# Stored data
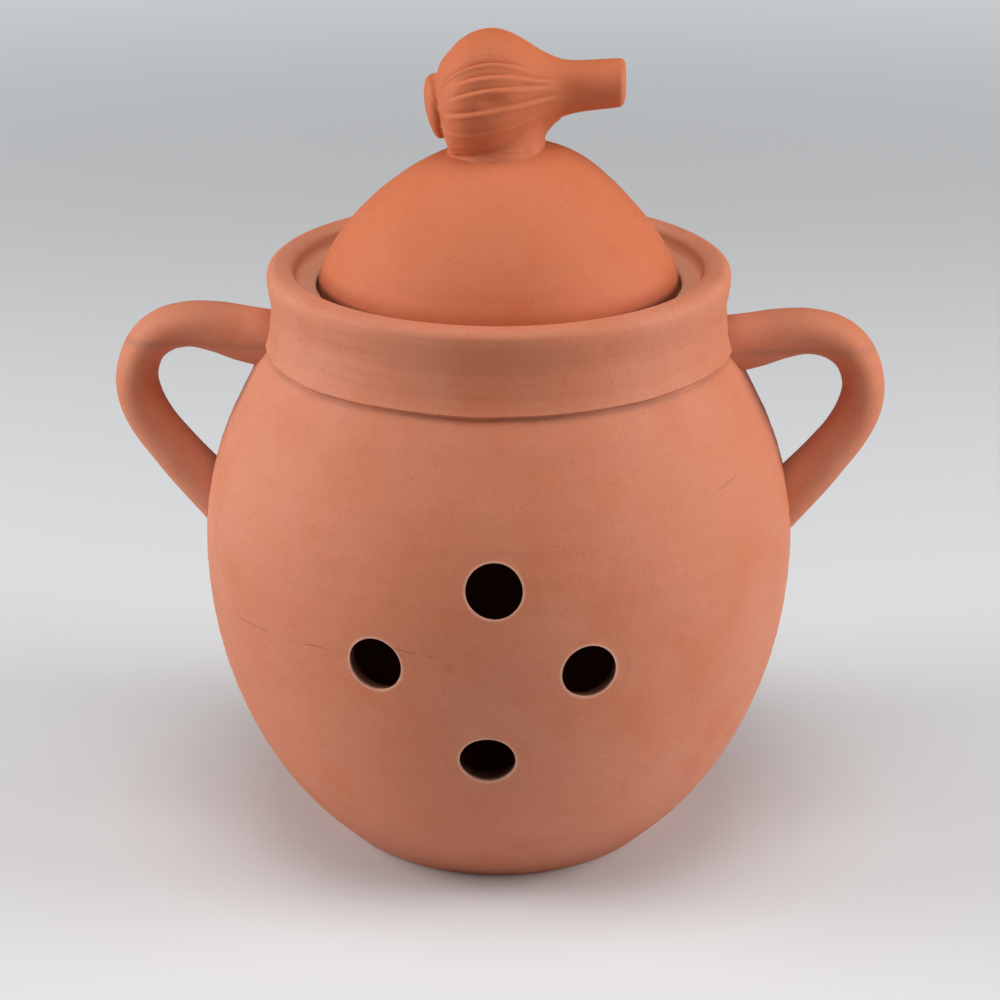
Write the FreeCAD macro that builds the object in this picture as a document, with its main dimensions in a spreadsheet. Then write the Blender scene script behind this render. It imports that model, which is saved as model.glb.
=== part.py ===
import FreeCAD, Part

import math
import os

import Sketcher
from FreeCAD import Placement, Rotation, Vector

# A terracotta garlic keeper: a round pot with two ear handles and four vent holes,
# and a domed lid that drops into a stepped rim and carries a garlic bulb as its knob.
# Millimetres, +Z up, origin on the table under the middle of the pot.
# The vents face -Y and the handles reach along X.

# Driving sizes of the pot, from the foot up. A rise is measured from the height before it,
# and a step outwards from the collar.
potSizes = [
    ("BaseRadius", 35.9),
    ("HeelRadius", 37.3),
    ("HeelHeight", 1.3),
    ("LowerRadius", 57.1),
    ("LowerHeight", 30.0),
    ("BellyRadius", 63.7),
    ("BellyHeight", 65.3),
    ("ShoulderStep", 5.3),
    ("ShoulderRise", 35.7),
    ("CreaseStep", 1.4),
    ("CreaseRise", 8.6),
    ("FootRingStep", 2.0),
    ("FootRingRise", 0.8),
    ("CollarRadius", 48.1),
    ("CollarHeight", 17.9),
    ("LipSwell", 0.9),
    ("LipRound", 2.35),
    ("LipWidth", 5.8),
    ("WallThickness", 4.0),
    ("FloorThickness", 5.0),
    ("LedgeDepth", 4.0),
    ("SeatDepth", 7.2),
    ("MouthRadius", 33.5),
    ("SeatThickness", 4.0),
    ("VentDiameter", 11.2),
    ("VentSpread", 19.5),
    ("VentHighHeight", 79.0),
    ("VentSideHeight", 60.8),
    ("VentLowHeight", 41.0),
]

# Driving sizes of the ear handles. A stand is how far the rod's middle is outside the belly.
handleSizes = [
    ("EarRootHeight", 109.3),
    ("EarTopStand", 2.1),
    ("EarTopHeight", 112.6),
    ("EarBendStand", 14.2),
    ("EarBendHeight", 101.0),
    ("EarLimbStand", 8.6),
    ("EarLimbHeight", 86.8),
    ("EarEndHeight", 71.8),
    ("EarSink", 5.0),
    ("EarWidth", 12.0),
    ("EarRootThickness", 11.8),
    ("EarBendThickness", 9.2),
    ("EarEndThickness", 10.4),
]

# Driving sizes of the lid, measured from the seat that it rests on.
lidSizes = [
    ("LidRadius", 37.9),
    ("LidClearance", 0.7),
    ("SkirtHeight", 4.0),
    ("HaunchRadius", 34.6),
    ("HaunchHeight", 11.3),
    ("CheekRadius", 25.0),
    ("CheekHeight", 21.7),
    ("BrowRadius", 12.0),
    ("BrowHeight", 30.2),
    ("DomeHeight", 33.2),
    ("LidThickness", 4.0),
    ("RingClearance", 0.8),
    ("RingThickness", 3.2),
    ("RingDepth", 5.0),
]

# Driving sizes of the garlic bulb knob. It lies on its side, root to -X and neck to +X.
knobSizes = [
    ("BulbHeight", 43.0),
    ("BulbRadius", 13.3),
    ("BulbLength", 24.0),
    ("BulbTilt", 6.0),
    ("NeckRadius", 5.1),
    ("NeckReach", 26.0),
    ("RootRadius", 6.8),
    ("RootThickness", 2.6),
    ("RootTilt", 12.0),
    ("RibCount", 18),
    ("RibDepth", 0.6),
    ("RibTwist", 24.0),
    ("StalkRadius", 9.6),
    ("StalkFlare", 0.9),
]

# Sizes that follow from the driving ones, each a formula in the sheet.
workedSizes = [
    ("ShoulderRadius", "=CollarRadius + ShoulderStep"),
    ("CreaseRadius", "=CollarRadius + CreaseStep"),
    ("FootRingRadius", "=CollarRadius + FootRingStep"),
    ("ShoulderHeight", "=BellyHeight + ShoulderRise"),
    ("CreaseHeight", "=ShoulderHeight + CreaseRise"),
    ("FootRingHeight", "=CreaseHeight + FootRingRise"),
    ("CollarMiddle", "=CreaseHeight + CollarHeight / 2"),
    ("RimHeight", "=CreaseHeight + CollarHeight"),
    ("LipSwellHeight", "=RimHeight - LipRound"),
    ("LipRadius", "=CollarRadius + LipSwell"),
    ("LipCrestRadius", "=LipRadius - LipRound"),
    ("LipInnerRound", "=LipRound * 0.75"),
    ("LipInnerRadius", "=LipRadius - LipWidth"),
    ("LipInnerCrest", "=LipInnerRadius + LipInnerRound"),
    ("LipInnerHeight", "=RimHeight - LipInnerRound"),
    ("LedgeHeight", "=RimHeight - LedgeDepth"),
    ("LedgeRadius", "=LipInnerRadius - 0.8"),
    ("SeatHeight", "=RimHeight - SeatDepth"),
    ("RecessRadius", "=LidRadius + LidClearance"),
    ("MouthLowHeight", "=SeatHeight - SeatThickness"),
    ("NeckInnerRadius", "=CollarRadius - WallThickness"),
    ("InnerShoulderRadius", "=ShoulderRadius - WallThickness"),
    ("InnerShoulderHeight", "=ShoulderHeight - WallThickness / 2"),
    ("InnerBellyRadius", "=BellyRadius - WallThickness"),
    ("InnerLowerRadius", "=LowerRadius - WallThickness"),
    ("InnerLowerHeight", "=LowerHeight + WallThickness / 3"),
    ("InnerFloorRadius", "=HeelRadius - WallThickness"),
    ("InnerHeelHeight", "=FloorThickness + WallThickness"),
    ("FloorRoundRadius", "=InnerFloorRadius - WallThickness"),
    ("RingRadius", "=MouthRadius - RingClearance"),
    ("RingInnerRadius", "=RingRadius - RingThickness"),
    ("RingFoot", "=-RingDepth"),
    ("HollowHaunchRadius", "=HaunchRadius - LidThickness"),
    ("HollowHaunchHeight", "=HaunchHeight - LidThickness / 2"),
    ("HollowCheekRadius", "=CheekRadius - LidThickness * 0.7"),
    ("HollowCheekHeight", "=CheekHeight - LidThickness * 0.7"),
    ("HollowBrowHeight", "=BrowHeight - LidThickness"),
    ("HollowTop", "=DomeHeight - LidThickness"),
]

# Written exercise
Output the listing above word for word.

# Correct result
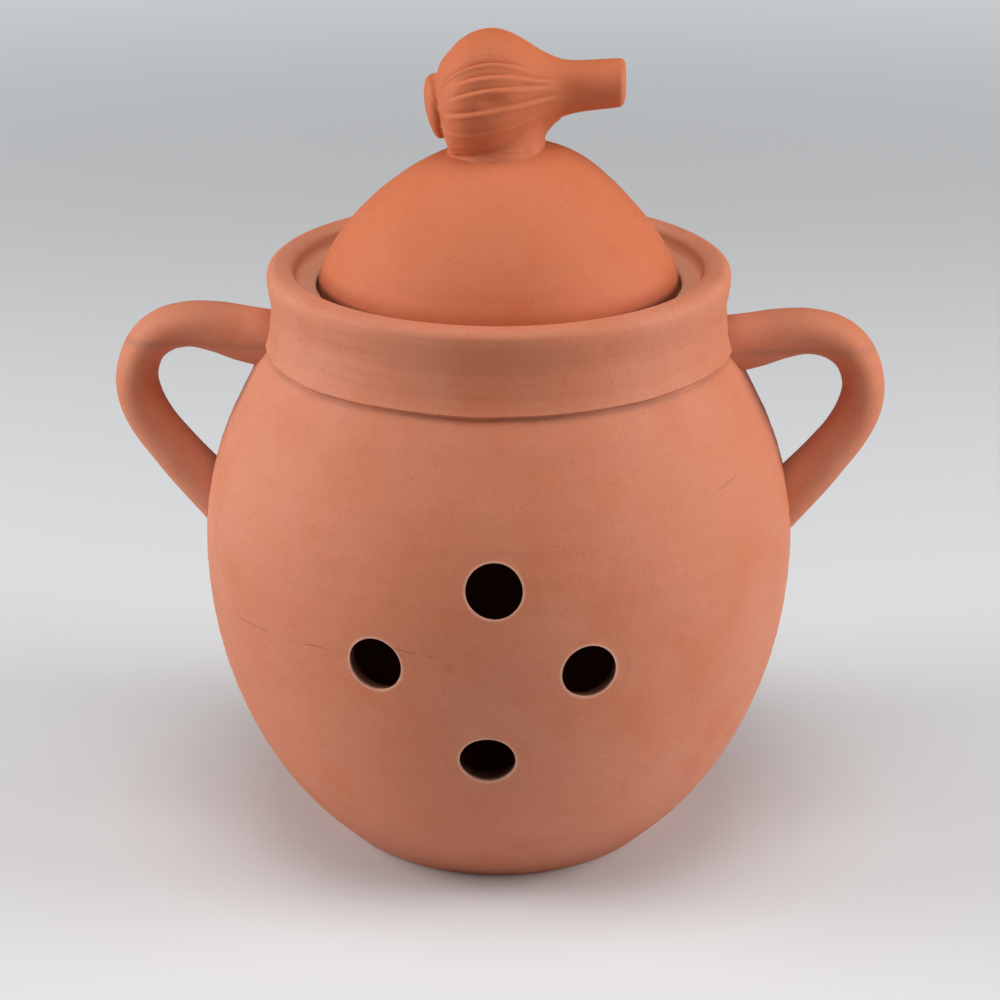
Write the FreeCAD macro that builds the object in this picture as a document, with its main dimensions in a spreadsheet. Then write the Blender scene script behind this render. It imports that model, which is saved as model.glb.
=== part.py ===
import FreeCAD, Part

import math
import os

import Sketcher
from FreeCAD import Placement, Rotation, Vector

# A terracotta garlic keeper: a round pot with two ear handles and four vent holes,
# and a domed lid that drops into a stepped rim and carries a garlic bulb as its knob.
# Millimetres, +Z up, origin on the table under the middle of the pot.
# The vents face -Y and the handles reach along X.

# Driving sizes of the pot, from the foot up. A rise is measured from the height before it,
# and a step outwards from the collar.
potSizes = [
    ("BaseRadius", 35.9),
    ("HeelRadius", 37.3),
    ("HeelHeight", 1.3),
    ("LowerRadius", 57.1),
    ("LowerHeight", 30.0),
    ("BellyRadius", 63.7),
    ("BellyHeight", 65.3),
    ("ShoulderStep", 5.3),
    ("ShoulderRise", 35.7),
    ("CreaseStep", 1.4),
    ("CreaseRise", 8.6),
    ("FootRingStep", 2.0),
    ("FootRingRise", 0.8),
    ("CollarRadius", 48.1),
    ("CollarHeight", 17.9),
    ("LipSwell", 0.9),
    ("LipRound", 2.35),
    ("LipWidth", 5.8),
    ("WallThickness", 4.0),
    ("FloorThickness", 5.0),
    ("LedgeDepth", 4.0),
    ("SeatDepth", 7.2),
    ("MouthRadius", 33.5),
    ("SeatThickness", 4.0),
    ("VentDiameter", 11.2),
    ("VentSpread", 19.5),
    ("VentHighHeight", 79.0),
    ("VentSideHeight", 60.8),
    ("VentLowHeight", 41.0),
]

# Driving sizes of the ear handles. A stand is how far the rod's middle is outside the belly.
handleSizes = [
    ("EarRootHeight", 109.3),
    ("EarTopStand", 2.1),
    ("EarTopHeight", 112.6),
    ("EarBendStand", 14.2),
    ("EarBendHeight", 101.0),
    ("EarLimbStand", 8.6),
    ("EarLimbHeight", 86.8),
    ("EarEndHeight", 71.8),
    ("EarSink", 5.0),
    ("EarWidth", 12.0),
    ("EarRootThickness", 11.8),
    ("EarBendThickness", 9.2),
    ("EarEndThickness", 10.4),
]

# Driving sizes of the lid, measured from the seat that it rests on.
lidSizes = [
    ("LidRadius", 37.9),
    ("LidClearance", 0.7),
    ("SkirtHeight", 4.0),
    ("HaunchRadius", 34.6),
    ("HaunchHeight", 11.3),
    ("CheekRadius", 25.0),
    ("CheekHeight", 21.7),
    ("BrowRadius", 12.0),
    ("BrowHeight", 30.2),
    ("DomeHeight", 33.2),
    ("LidThickness", 4.0),
    ("RingClearance", 0.8),
    ("RingThickness", 3.2),
    ("RingDepth", 5.0),
]

# Driving sizes of the garlic bulb knob. It lies on its side, root to -X and neck to +X.
knobSizes = [
    ("BulbHeight", 43.0),
    ("BulbRadius", 13.3),
    ("BulbLength", 24.0),
    ("BulbTilt", 6.0),
    ("NeckRadius", 5.1),
    ("NeckReach", 26.0),
    ("RootRadius", 6.8),
    ("RootThickness", 2.6),
    ("RootTilt", 12.0),
    ("RibCount", 18),
    ("RibDepth", 0.6),
    ("RibTwist", 24.0),
    ("StalkRadius", 9.6),
    ("StalkFlare", 0.9),
]

# Sizes that follow from the driving ones, each a formula in the sheet.
workedSizes = [
    ("ShoulderRadius", "=CollarRadius + ShoulderStep"),
    ("CreaseRadius", "=CollarRadius + CreaseStep"),
    ("FootRingRadius", "=CollarRadius + FootRingStep"),
    ("ShoulderHeight", "=BellyHeight + ShoulderRise"),
    ("CreaseHeight", "=ShoulderHeight + CreaseRise"),
    ("FootRingHeight", "=CreaseHeight + FootRingRise"),
    ("CollarMiddle", "=CreaseHeight + CollarHeight / 2"),
    ("RimHeight", "=CreaseHeight + CollarHeight"),
    ("LipSwellHeight", "=RimHeight - LipRound"),
    ("LipRadius", "=CollarRadius + LipSwell"),
    ("LipCrestRadius", "=LipRadius - LipRound"),
    ("LipInnerRound", "=LipRound * 0.75"),
    ("LipInnerRadius", "=LipRadius - LipWidth"),
    ("LipInnerCrest", "=LipInnerRadius + LipInnerRound"),
    ("LipInnerHeight", "=RimHeight - LipInnerRound"),
    ("LedgeHeight", "=RimHeight - LedgeDepth"),
    ("LedgeRadius", "=LipInnerRadius - 0.8"),
    ("SeatHeight", "=RimHeight - SeatDepth"),
    ("RecessRadius", "=LidRadius + LidClearance"),
    ("MouthLowHeight", "=SeatHeight - SeatThickness"),
    ("NeckInnerRadius", "=CollarRadius - WallThickness"),
    ("InnerShoulderRadius", "=ShoulderRadius - WallThickness"),
    ("InnerShoulderHeight", "=ShoulderHeight - WallThickness / 2"),
    ("InnerBellyRadius", "=BellyRadius - WallThickness"),
    ("InnerLowerRadius", "=LowerRadius - WallThickness"),
    ("InnerLowerHeight", "=LowerHeight + WallThickness / 3"),
    ("InnerFloorRadius", "=HeelRadius - WallThickness"),
    ("InnerHeelHeight", "=FloorThickness + WallThickness"),
    ("FloorRoundRadius", "=InnerFloorRadius - WallThickness"),
    ("RingRadius", "=MouthRadius - RingClearance"),
    ("RingInnerRadius", "=RingRadius - RingThickness"),
    ("RingFoot", "=-RingDepth"),
    ("HollowHaunchRadius", "=HaunchRadius - LidThickness"),
    ("HollowHaunchHeight", "=HaunchHeight - LidThickness / 2"),
    ("HollowCheekRadius", "=CheekRadius - LidThickness * 0.7"),
    ("HollowCheekHeight", "=CheekHeight - LidThickness * 0.7"),
    ("HollowBrowHeight", "=BrowHeight - LidThickness"),
    ("HollowTop", "=DomeHeight - LidThickness"),
]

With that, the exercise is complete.